Martín Vizcarra
Martín Vizcarra
Fernando Rospigliosi

La coalición que ha apoyado entusiastamente al presidente desde julio del año pasado empieza a resquebrajarse. Algunos de sus más entusiastas defensores se están decepcionando porque Vizcarra ha frenado sus ímpetus antifujimoristas, más precisamente antikeikistas, y está en una postura menos agresiva. No basta haberlos vapuleado y aplastado, hay que destruirlos completamente, parece ser el llamado que le hacen.

Le reprochan a Vizcarra también no estar interesado en la reforma política propuesta por la comisión presidida por Fernando Tuesta. En realidad, desde el principio se notó que a Vizcarra no le gustaba. Primero la encarpetó –a diferencia de la reforma judicial que hizo pública de inmediato– por varios días y tendió un manto de silencio sobre ella. Después, envió al flamante presidente del Consejo de Ministros, , a presentarla con Tuesta, a diferencia de la judicial que él mismo explicó y llevó personalmente al Congreso demandando su perentoria aprobación.

Y luego, el puntillazo final: dijo que debería discutirse con todo el país antes de tomar una decisión. O sea, hasta las calendas griegas. El asunto es que probablemente el presidente ha visto que no le conviene impulsar la reforma política porque no es atractiva para el público (la bicameralidad, entre otras cosas), porque afectaría su popularidad o porque no le conviene a sus planes futuros. Vizcarra carece de convicciones fuertes y se guía por un pragmático sentido de la oportunidad, de lo que le interesa en términos inmediatos. Todas las bobadas que han dicho sus seguidores sobre, por ejemplo, su profundo compromiso con la lucha anticorrupción, son ilusiones fútiles. Él ha usado la indignación contra la corrupción en función de sus intereses políticos inmediatos, para aumentar su popularidad y aplastar a sus adversarios, no porque esté seriamente interesado en eso, sino, entre otras cosas, porque hay ropa tendida en su patio.

Otro de sus problemas es el conflicto de . Algunos de sus partidarios hubieran deseado una actitud más firme y enérgica o, por lo menos, más proactiva, desde el principio del evento. De ninguna manera esperar más de 50 días para hacer algunos tímidos, desordenados y fracasados intentos. Otros, los que han hecho un negocio político –y a veces también económico– alentando los conflictos mineros y de todo tipo, que también han sido entusiastas vizcarristas, están a favor de los reclamantes, siempre. Esa es su base política, no solo entre los directos participantes de la protesta, sino entre los muchos que no están interviniendo pero que simpatizan con ellos.

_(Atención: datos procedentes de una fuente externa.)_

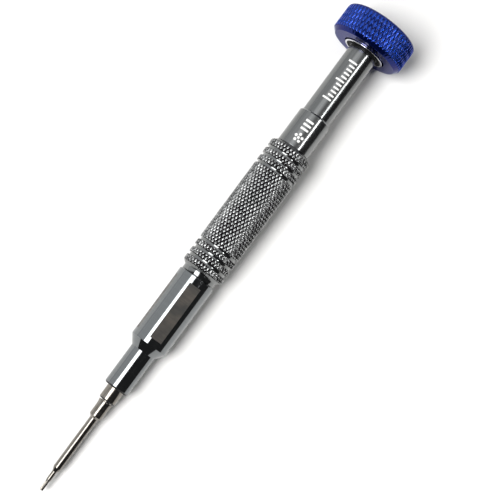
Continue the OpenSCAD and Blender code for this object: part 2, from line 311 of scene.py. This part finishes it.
def make_grip():
    """The grip sleeve: its neck, knurled rings and grooves, the long knurled band, and its end cone."""
    x0, x1 = ends("grip_sleeve")
    crest, floor = radius("grip_sleeve"), 4.65 * MM
    neck_r, end_r, front_bore, bore, rear_bore = 4.15 * MM, 4.1 * MM, 3.27 * MM, 2.5 * MM, 3.02 * MM
    ring, groove, edge, foot, rings = 1.32 * MM, 0.73 * MM, 0.12 * MM, 0.08 * MM, 3
    pitch = ring + groove
    neck_edge, neck_end, first = 0.1 * MM, x0 + 1.1 * MM, x0 + 1.9 * MM
    end_cone, last_ring_extra = 0.7 * MM, 0.3 * MM
    front_step, rear_step = x0 + 6 * MM, x1 - 6.1 * MM
    band_start = first + rings * pitch
    band_end = x1 - end_cone - last_ring_extra - rings * pitch
    knurled = [(first + k * pitch, first + k * pitch + ring) for k in range(rings)]
    knurled.append((band_start, band_end))
    knurled += [(band_end + k * pitch + groove, band_end + (k + 1) * pitch) for k in range(rings)]
    knurled[-1] = (knurled[-1][0], knurled[-1][1] + last_ring_extra)
    neck = [(x0, neck_r - neck_edge, 0), (x0 + neck_edge, neck_r, 0), (neck_end, neck_r, 0.25 * MM),
            (first, crest - edge, 0)]
    points = [tuple(p) for p in rounded(neck)]
    for k, (start, end) in enumerate(knurled):
        if k:
            before = knurled[k - 1][1]
            points += [(before, floor + foot), (before + foot, floor)]
            points += [(start - foot, floor), (start, floor + foot), (start, crest - edge)]
        stations = knurled_rows(start + edge, end - edge, first, GRIP_PITCH, KNURL_STEPS)
        points += [(x, crest) for x in stations]
        points.append((end, crest - edge))
    points += [(x1, end_r), (x1, rear_bore), (rear_step, rear_bore), (rear_step, bore)]
    points += [(front_step, bore), (front_step, front_bore), (x0, front_bore)]
    angles = even_angles(GRIP_STARTS * KNURL_STEPS)
    shape = knurl(crest, GRIP_DEPTH, GRIP_STARTS, GRIP_PITCH, first)
    return turned("knurled_grip", points, angles, shape, by_depth=True, sharp=50)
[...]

El presidente Vizcarra no puede contentar a los dos bandos, aunque ahora está enrumbado a quedar mal con ambos.

En otro ámbito, al incorporar a ministros congresistas como Vicente Zeballos y, más recientemente, Carlos Bruce, el presidente ha atraído a un sector de parlamentarios pero al mismo tiempo ha enfurecido a otro que durante largos meses vaciló entre apoyarlo o criticarlo, pero que ahora, al ser marginado de las mieles del poder y ver a sus ex colegas de bancada disfrutar de ellas, están volviéndose cada vez más radicales opositores.

Tiene razón Bruce cuando dice –respondiendo a sus ex compañeros– que él no tiene una acusación fiscal y que hasta ahora solo hay dichos en su contra. Pero también es cierto que, como ha señalado El Comercio , “cuando los ahora ex ministros Salvador Heresi (Justicia) y Patricia Balbuena (Cultura) tuvieron que lidiar con situaciones que perturbaban políticamente sus gestiones –pero no constituían materias por las que ellos mismos pudieran ser investigados o encausados–, la vocación del Ejecutivo por curarse en salud se manifestó de inmediato. […] Como es obvio, no se ha procedido ahora con el mismo prurito de asepsia” (28.3.19). Es claro que el presidente Vizcarra no mide con la misma vara anticorrupción ni a sus amigos ni a sus adversarios, sino que la utiliza según sus particulares intereses.

También en lo que queda del keikismo el desbarajuste sigue. Algunos, al parecer la mayoría, reconocen su derrota y se muestran cada vez más conciliadores con el gobierno y parecen dispuestos a allanarse a cualquier demanda del presidente. Pero unos pocos conservan su antigua beligerancia, reminiscencia de tiempos mejores, y siguen atacando sin tregua al presidente, a pesar de que sus propios compañeros(as) les advierten que están desfasados. Pero al final, se impone, por necesidad, el sometimiento a los dictados del gobierno.

Así las cosas, Salvador del Solar llega prematuramente desgastado a su presentación ante el Congreso el jueves 4 de abril, en parte por problemas heredados –pero que él asumió conociéndolos– y en parte por sus propios errores, que han desencantado a los que creían que tenía las cualidades de liderazgo de las que carece el presidente.